Seismological Society of America, Seismological Research Letters, 3(95), p. 1834-1848, 2024
DOI: 10.1785/0220230078
Full text: Unavailable
Abstract Unsupervised machine learning methods are gaining attention in the seismological community as more and larger datasets of continuous waveforms are collected. Recently, contrastive learning for unsupervised feature learning has shown great success in the field of computer vision and other domains, and we aim to transfer these methods to the domain of seismology. Contrastive learning algorithms use data augmentation to implement an instance-level discrimination task: The feature representations of two augmented versions of the same data example are trained to be similar, when at the same time dissimilar to other data examples. In particular, we use the popular contrastive learning method SimCLR. We test data augmentation strategies varying amplitude and frequency of seismological signals, and apply contrastive learning methods to automatically learn features.
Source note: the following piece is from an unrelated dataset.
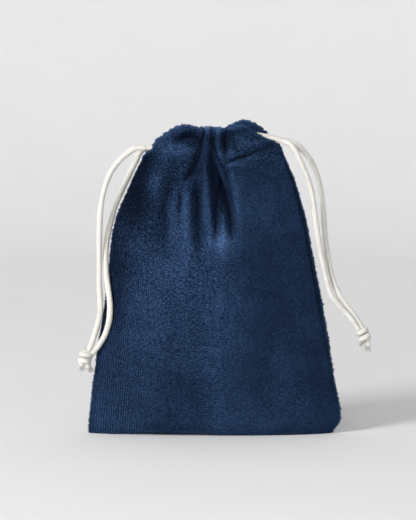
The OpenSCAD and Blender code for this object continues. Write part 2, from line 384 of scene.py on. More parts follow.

We use a dataset containing various mostly cryogenic waveforms detected by an STA/LTA short-term average/long-term average algorithm on continuous waveform recordings from the geophysical observatory at Neumayer station, Antarctica. The quality of the features is evaluated on a hand-labeled dataset that includes icequakes, earthquakes, and spikes, and on a larger unlabeled dataset using a classical clustering method, k-means. Results show that the approach separates the different hand-labeled groups with an accuracy of up to 88% and separates meaningful groups within the unlabeled data. Thus, we provide an effective tool for the unsupervised exploration of large seismological datasets and the automated compilation of event catalogs.